Carey doesn’t balk at the analogy. “One way to understand Ned Kelly, who he is and what he represents, could be to think of him not as a white Irishman but as someone living in a rural version of the urban American projects,” he offers. “The notion of the ‘gangsta rapper’ figure isn’t a million miles away from the Kellys. In both cases, this idea of needing respect, of demanding it from those around you, is pretty easy to understand. When you’re brought up in an environment where that’s the one thing you’re continually denied, day after day, then you’ll be continually enraged by that denial.”
Carey has just returned from Melbourne, where he took part in a literary luncheon that was also attended by descendants of people who had been held captive by the Kelly gang, as well as descendants of a boy whose life Ned Kelly once saved.

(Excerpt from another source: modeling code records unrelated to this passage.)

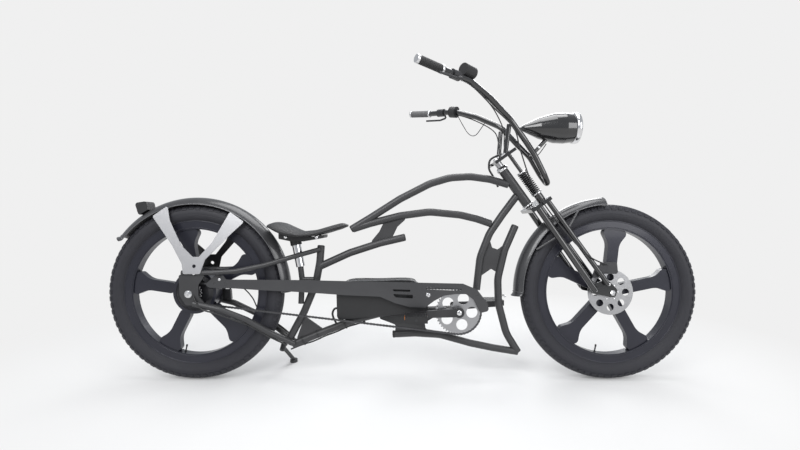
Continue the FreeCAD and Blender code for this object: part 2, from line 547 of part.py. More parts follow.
# ---- Fork and cockpit ----
def make_fork():
    """Steerer, crowns, legs, spring, rockers, axle, fender, bars, lamp and controls."""
    spread = size("LegSpread")
    top_plate = rod("top_plate_core", steer_point(38, 0), steer_point(50, 0), "HeadTube", 0.6)
    steerer = rod("steerer_run", steer_point(-184, 0), steer_point(38, 0), "SteererRadius")
    keep(steerer, "steerer")
    upper = doc.addObject("Part::Box", "upper_crown_block")
    upper.Length = 98
    upper.Width = 136
    upper.Height = 12
    crown_turn = Rotation(Vector(0, 1, 0), math.degrees(math.atan2(-HEAD_FORWARD.z,
                                                                   HEAD_FORWARD.x)))
    upper.Placement = LEAN.multiply(Placement(steer_point(38, -24, -68), crown_turn))
    lower = doc.addObject("Part::Box", "lower_crown_block")
    lower.Length = 92
    lower.Width = 156
    lower.Height = 14
    lower.Placement = LEAN.multiply(Placement(steer_point(-198, -20, -78), crown_turn))
    yoke = rod("spring_yoke", steer_point(40, 57), steer_point(-50, 57), "SpringRadius", 0.35)
    crowns = joined("fork_crowns_run", [upper, top_plate, lower, yoke])
    crown_set = keep(coped("fork_crowns", crowns, [steerer]), "fork_crowns")
    keep(rod("fork_spring", steer_point(-50, 57), steer_point(-154, 57), "SpringRadius"),
         "fork_spring")
    rockers = both_sides(lambda side: make_rocker(side))
    rocker_pair = keep(joined("fork_rockers", rockers), "fork_rockers")
    rear_legs = both_sides(lambda side: coped(
        "rear_leg_%d" % (side + 1),
        rod("rear_leg_run_%d" % (side + 1), steer_point(-192, 11, side * spread),
            Vector(763, side * spread, 360), "RearLegTube", 0.5), [rocker_pair, crown_set]))
    legs = keep(joined("rear_fork_legs", rear_legs), "rear_fork_legs")
    front_legs = both_sides(lambda side: coped(
        "front_leg_%d" % (side + 1),
        rod("front_leg_run_%d" % (side + 1), steer_point(-192, 57, side * spread),
            Vector(813, side * spread, 384), "FrontLegTube", 0.5), [rocker_pair, crown_set]))
    front_pair = keep(joined("front_fork_legs", front_legs), "front_fork_legs")
    keep(coped("spring_seat", rod("spring_seat_run", steer_point(-154.2, 57),
               steer_point(-184, 57), "SpringRadius", 0.8), [crowns]), "spring_seat")
    axle = rod("front_axle", FRONT_AXLE - Y_AXIS * 61, FRONT_AXLE + Y_AXIS * 61, "AxleRadius",
               5 / size("AxleRadius"))
    keep(axle, "front_axle")
    fender = keep(make_fender("front_fender", FRONT_AXLE, 93, 87), "front_fender")
    stay_ends = [((706, 676), steer_point(-330, 57)), ((540, 520), steer_point(-330, 11))]
    braces = []
    for side in (-1, 1):
        for index, ((x, z), end) in enumerate(stay_ends):
            run = rod("front_brace_run_%d_%d" % (side + 1, index), Vector(x, side * 40, z),
                      end + Y_AXIS * side * spread, "AxleRadius", 0.7)
            braces.append(coped("front_brace_%d_%d" % (side + 1, index), run,
                                [fender, legs, front_pair]))
    keep(joined("front_fender_braces", braces), "front_fender_braces")
    caliper = plate("front_caliper_body", outline([(796, 424), (800, 470), (858, 470),
                    (862, 424)], 8), "WebThick", 3.6, -31)
    arm = plate("front_caliper_arm", outline([(755, 405), (775, 460), (815, 455), (800, 420)], 6),
                "WebThick", 2.2, -47)
    link = plate("front_caliper_link", outline([(790, 430), (790, 452), (825, 455), (825, 430)]),
                 "WebThick", 1.2, -42)
    groove = plate("front_disc_room", [circle_at(0, 0, size("RotorRadius") + 3)], "RotorThick",
                   3, -31, Placement(FRONT_AXLE, Rotation()))
    keep(coped("front_caliper", joined("front_caliper_run", [caliper, arm, link]),
               [groove, legs, front_pair]), "front_caliper")
    make_cockpit(upper)


def make_rocker(side):
    """One rocker link: leg pivots at its rear and front, the axle at its low end."""
    side_line = side * 47
    link = plate("rocker_plate_%d" % (side + 1), outline([(745, 350), (755, 382), (815, 404),
                 (856, 362), (848, 332), (825, 334)], 12), "WebThick", 1.0, side_line)
    pins = [rod("rocker_pin_%d_%d" % (side + 1, index), Vector(x, side_line, z),
                Vector(x, side * 70, z), "AxleRadius", 0.8)
            for index, (x, z) in enumerate(((763, 363), (813, 386)))]
    bore = rod("rocker_bore_%d" % (side + 1), FRONT_AXLE + Y_AXIS * side * 40,
               FRONT_AXLE + Y_AXIS * side * 60, "AxleRadius", 5 / size("AxleRadius"))
    return coped("rocker_%d" % (side + 1),
                 joined("rocker_run_%d" % (side + 1), [link] + pins), [bore])


def make_cockpit(upper_crown):
    """Risers, one-piece bar with its dropped loop, grips, levers, controls and the lamp."""
    half = [(144, 300, 1141), (249, 215, 1130), (335, 146, 1089), (426, 75, 1028),
            (490, 55, 950), (535, 32, 895), (575, 24, 820)]
    points = [(x, -y, z) for x, y, z in half] + [(604, 0, 768)] + half[::-1]
    bar = keep(tube("handlebar", points, "BarTube", 90), "handlebar")
    risers = both_sides(lambda side: coped(
        "riser_%d" % (side + 1),
        rod("riser_run_%d" % (side + 1), Vector(424, side * 73, 1008),
            steer_point(46, 26, side * 58), "RiserTube", 0.5), [bar, upper_crown]))
    keep(joined("risers", risers), "risers")
    grips = both_sides(lambda side: coped("grip_%d" % (side + 1), rod(
        "grip_run_%d" % (side + 1), Vector(144, side * 300, 1141),
        Vector(GRIP_END.x, side * GRIP_END.y, GRIP_END.z), "GripTube", 0.5), [bar]))
    grip_pair = keep(joined("grips", grips), "grips")
    clamps = both_sides(lambda side: rod(
        "lever_clamp_%d" % (side + 1), Vector(178, side * 272.5, 1137.5),
        Vector(205, side * 250.5, 1134.5), "GripTube", 0.55))
    levers = both_sides(lambda side: tube(
        "lever_blade_%d" % (side + 1), [(190, side * 262, 1136), (222, side * 275, 1118),
        (190, side * 305, 1112), (128, side * 345, 1118)], "AxleRadius", 14))
    for index, lever in enumerate(levers):
        lever.Sections[0].setExpression("Radius", "Sizes.AxleRadius * 0.7")
    lever_sets = [coped("lever_%d" % index, joined("lever_run_%d" % index, [clamp, lever]),
                        [bar, grip_pair]) for index, (clamp, lever) in enumerate(zip(clamps, levers))]
    keep(joined("brake_levers", lever_sets), "brake_levers")
    pod = rod("display_pod", Vector(222, -240, 1165), Vector(262, -204, 1160), "GripTube", 0.7)
    post = rod("display_post", Vector(242, -222, 1160), Vector(241, -221, 1130), "AxleRadius")
    shifter = rod("shifter_pod", Vector(232, 229, 1132), Vector(256, 209, 1126), "GripTube", 0.8)
    keep(coped("bar_controls", joined("bar_controls_run", [pod, post, shifter]), [bar]),
         "bar_controls")
    radius = size("LampRadius")
    section = [(481, 0), (500, 14), (560, 42), (620, radius - 2), (660, radius), (700, radius - 5),
               (716, radius - 12), (716, 0)]
    lamp = turned("headlight", outline(section), Placement(Vector(0, 0, 1008), Rotation()),
                  role="XY_Plane")
    keep(lamp, "headlight")
    tie = rod("lamp_tie", Vector(531, -34, 900), Vector(531, 34, 900), "AxleRadius")
    stalk = rod("lamp_stalk", Vector(533, 0, 900), Vector(590, 0, 962), "RiserTube", 0.45)
    keep(coped("headlight_bracket", joined("headlight_bracket_run", [tie, stalk]), [bar, lamp]),
         "headlight_bracket")


def make_rear_caliper(stays):
    """The rear caliper round its disc on the left, on an arm from the lower stay."""
    block = plate("rear_caliper_body", outline([(-735, 302), (-738, 350), (-705, 350),
                  (-702, 306)], 6), "WebThick", 3, 58)
    arm = rod("rear_caliper_arm", (-716, 60, 315), (-712, 79, 292), "AxleRadius")
    groove = plate("rear_disc_room", [circle_at(0, 0, size("RotorRadius") + 3)], "RotorThick", 3,
                   56, Placement(REAR_AXLE, Rotation()))
    keep(coped("rear_caliper", joined("rear_caliper_run", [block, arm]), [groove, stays]),
         "rear_caliper")


outer_head, lower_tube, seat_mast, middle_tube, tube_half = make_frame()
dropout_pair, upper_stay_pair, chain_stay_pair = make_rear(lower_tube, seat_mast)
make_rear_caliper(chain_stay_pair)
make_wheels()
make_drive()
battery_case = make_seat(seat_mast, lower_tube, middle_tube)
make_guard(upper_stay_pair, battery_case)
stand_pivot, stand_hinge, stand_fold = make_stand(chain_stay_pair)
make_fork()
doc.recompute()

# ---- Checks and files ----
faults = [item.Name for item in doc.Objects if {"Invalid", "Error"} & set(item.State)]
if faults:
    raise RuntimeError("failed objects: %s" % faults)
os.makedirs("parts", exist_ok=True)
for part in subparts:
    shape = part.Shape
    if shape.isNull() or not shape.isValid() or not shape.Solids:
        raise RuntimeError("bad shape: %s" % part.Label)
for part in subparts:
    part.Shape.exportStep("parts/%s.step" % part.Label)
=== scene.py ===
import json
import math
import bpy
import numpy as np
from mathutils import Matrix, Vector


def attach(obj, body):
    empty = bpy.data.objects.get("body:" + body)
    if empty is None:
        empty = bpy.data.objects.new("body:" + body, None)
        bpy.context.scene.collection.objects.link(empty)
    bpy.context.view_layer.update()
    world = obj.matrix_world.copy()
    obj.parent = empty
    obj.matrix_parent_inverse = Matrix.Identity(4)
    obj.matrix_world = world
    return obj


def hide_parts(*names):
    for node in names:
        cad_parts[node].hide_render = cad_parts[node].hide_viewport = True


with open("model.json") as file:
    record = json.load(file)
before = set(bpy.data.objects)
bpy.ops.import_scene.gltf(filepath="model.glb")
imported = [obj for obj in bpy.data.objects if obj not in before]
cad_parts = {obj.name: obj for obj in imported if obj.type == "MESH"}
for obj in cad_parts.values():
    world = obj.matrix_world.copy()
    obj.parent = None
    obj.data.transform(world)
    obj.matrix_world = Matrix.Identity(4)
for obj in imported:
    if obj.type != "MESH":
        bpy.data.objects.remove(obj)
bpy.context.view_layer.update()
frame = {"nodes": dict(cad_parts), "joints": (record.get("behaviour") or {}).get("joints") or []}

# ---- The machine's own upright frame ----
# The bicycle leans on its side stand. Its shapes are worked out upright, in metres, with x
# forward, y to its left and z up from the ground, and LEAN lays them over onto the stand.
joint = {item["name"]: item for item in frame["joints"]}
rear_pos = Vector(joint["rear_wheel_spin"]["pos_m"])
left = Vector(joint["rear_wheel_spin"]["axis"])
REAR = Vector((-0.817, 0, 0.350))
FRONT = Vector((0.836, 0, 0.350))
CRANK = Vector((0.2295, 0, 0.277))
turn = Matrix.Rotation(math.atan2(left.z, left.y), 4, "X")
LEAN = Matrix.Translation(rear_pos - turn @ REAR) @ turn


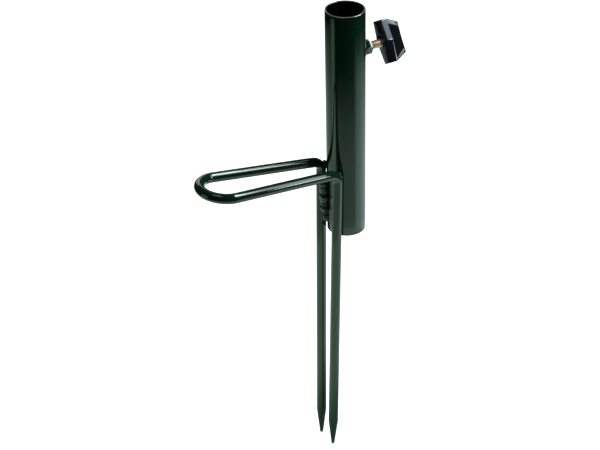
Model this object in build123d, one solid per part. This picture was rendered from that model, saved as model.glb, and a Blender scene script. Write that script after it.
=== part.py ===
from build123d import *
import math
import os

# Ground-spike rod holder: a steel tube that takes the rod, welded to one bent round bar whose middle
# makes the foot loop and whose two ends make the prongs, and a clamp screw in a nut on the tube's side.
# Millimetres, +Z up. Origin on the tube's axis at its lower end. The foot loop points along -X and the
# clamp screw along +X. Everything below Z = 0 goes into the ground.

# Overall sizes
TUBE_LENGTH = 235.0            # upright tube, lower end to rim
PRONG_DEPTH = 258.0            # lower end of the tube to the prong tips
LOOP_REACH = 140.0             # bar's centre line, elbow to the far end of the foot loop

# Stock sizes
TUBE_OD = 38.0
TUBE_WALL = 1.5
BAR_DIA = 10.0
SCREW_DIA = 8.0                # M8

# Foot loop and prongs
LOOP_HEIGHT = 72.5             # corner of the bar's centre line above the tube's lower end
LOOP_RISE = 7.9                # degrees the loop rises outwards
LOOP_WIDTH = 44.8              # between the bar's centre lines at the far end
LOOP_SKEW = 0.8                # the round end sits this far to the -Y side, as bent
BAR_SPACING = 29.8             # between the bar's centre lines at the elbows
TIP_SPACING = 22.7             # the same at the tips
TIP_LEAN = 6.8                 # how much farther out from the tube the tips are than the elbows
INNER_BEND = 4.0               # inner radius of the two elbows
TIP_LENGTH = 30.0              # cone of each prong
TIP_END_DIA = 3.2              # blunt end of the cone
TIP_ROUND = 1.2

# Clamp
SCREW_BELOW_RIM = 45.0
NUT_ACROSS_FLATS = 13.0
NUT_HEIGHT = 6.8
NUT_TURN = 12.5                # degrees, where the hexagon came to rest when it was welded on
NUT_CORNER_CUT = 0.9           # how far in the turned face starts from the corners
NUT_FACE_SLOPE = 1.8           # how far out the turned face goes for each mm down
STUD_LENGTH = 20.0             # screw that stands out of the knob
STUD_IN_KNOB = 12.0
STUD_SHOWN = 12.15             # nut face to the knob's boss at rest
POINT_CHAMFER = 1.0
KNOB_TURN = -30.5              # degrees, how far the wings are turned from upright at rest
KNOB_SPAN = 41.6               # across both wings
KNOB_TOP_SPAN = 29.8           # the same at the outer end
KNOB_STEP = 9.1                # part of the knob with full span
KNOB_LENGTH = 21.3
WING_TIP = 8.6                 # thickness at the wing tips
HUB_RIDGE = 14.8               # thickness over the middle
TOP_TIP = 8.6                  # the same two at the outer end
TOP_MIDDLE = 6.6
KNOB_ROUND = 0.9
BOSS_DIA = 14.0                # round boss under the knob
BOSS_HEIGHT = 1.2

# Welds
WELD_DIA = 7.6                 # round section of a bead before it is trimmed
WELD_LIFT = 1.2                # its middle above both surfaces that it joins
WELD_SIDE_LENGTH = 38.0        # bead down the groove between a bar and the tube
WELD_SIDE_BELOW = 19.0         # middle of its upper end under the elbow's corner
TACK_SIZE = 5.2                # bead on top of the elbows
TACK_DROP = 2.5                # its middle below the corner of the bar's centre line
NUT_BEAD = 1.4                 # leg of the bead round the nut's foot
NUT_BEAD_SPREAD = 2.8          # how far the bead's foot stands out from the nut's corners
NUT_BEAD_BITE = 0.2            # how far its top edge lies inside the corners

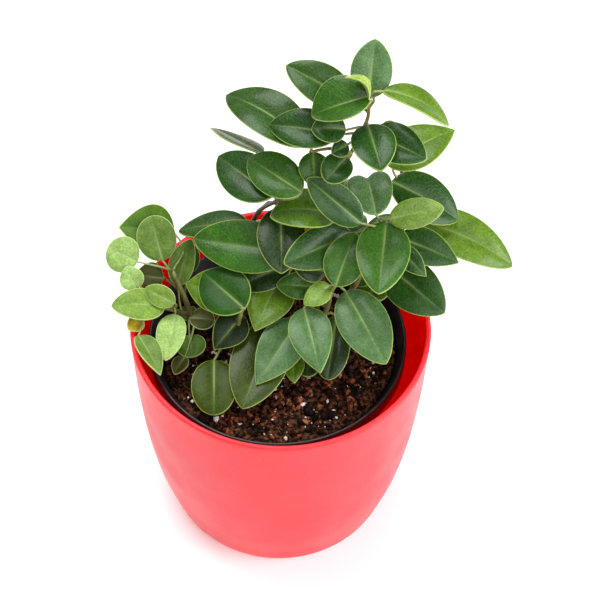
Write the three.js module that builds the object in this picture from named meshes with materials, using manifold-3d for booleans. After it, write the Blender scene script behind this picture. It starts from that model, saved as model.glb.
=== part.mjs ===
// A potted peperomia: six short leafy stems in a black nursery pot, which stands in a coral cachepot.
// Millimetres, +Z up. The origin is the middle of the outer pot's foot, and -Y is the front.
import * as THREE from "three";
import { mergeVertices } from "three/addons/utils/BufferGeometryUtils.js";
import Module from "manifold-3d";

const wasm = await Module();
wasm.setup();

// Outer pot
const POT_HEIGHT = 108;
const POT_RIM_RADIUS = 60;
const POT_FOOT_RADIUS = 41.5;
const POT_WALL = 2.2;
const POT_FLOOR = 3;
const POT_SEGMENTS = 40;

// Nursery pot, which stands a little to the left in the outer pot
const INNER_SHIFT = -1.2;
const INNER_TOP = 98;
const INNER_LIP_RADIUS = 51;
const INNER_FOOT_RADIUS = 34;
const INNER_WALL = 1.2;
const INNER_LIP_HEIGHT = 6;
const INNER_SEGMENTS = 36;
const DRAIN_HOLES = 4;
const DRAIN_RADIUS = 4;
const DRAIN_RING = 22;

// Soil
const CLEARANCE = 0.3;
const SOIL_TOP = 90.6;
const SOIL_SHOULDER = 2;
const SOIL_SLOPE = 0.07;
const STEM_HOLE_GAP = 0.6;
const STEM_FOOT = 72;
const HOLE_SIDES = 10;

// Blades
const BLADE_RIB_THICKNESS = 1.5;
const BLADE_EDGE_THICKNESS = 0.7;
const BLADE_STATIONS = [0.08, 0.24, 0.45, 0.68, 0.88, 1];
const BLADE_TIP_WIDTH = 0.9;
const PETIOLE_WIDTH = 1.7;
const PETIOLE_ARCH = 0.12;
const PETIOLE_SWING = 0.25;
const STEM_SIDES = 6;
const STEM_STEP = 11;

// Outlines: how fast a blade widens from its base, and narrows to its tip
const ROUND = { rise: 0.5, fall: 0.5 };
const OVAL = { rise: 0.55, fall: 0.7 };
const POINTED = { rise: 0.6, fall: 0.95 };
const HEART = { rise: 0.42, fall: 0.3 };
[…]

“When you go out to the little towns, out into the country, Ned Kelly is still a passionate issue,” Carey says. “The great bulk of people–and not just poor people–were for him, and there were huge petitions at the time of his death. The Melbourne establishment was frightened of him and dismissive of him for a long time, but they’ve just put together a Ned Kelly exhibition at the Melbourne jail, where he was hanged. Even among establishment figures, there have always been those who have supported him. I think it was the wife of the governor of Victoria who once said that if it hadn’t been for the First World War, the Kelly boys would have won the Victoria Cross. And there are a number of judges and lawyers who say that were he retried today, he would not be convicted.”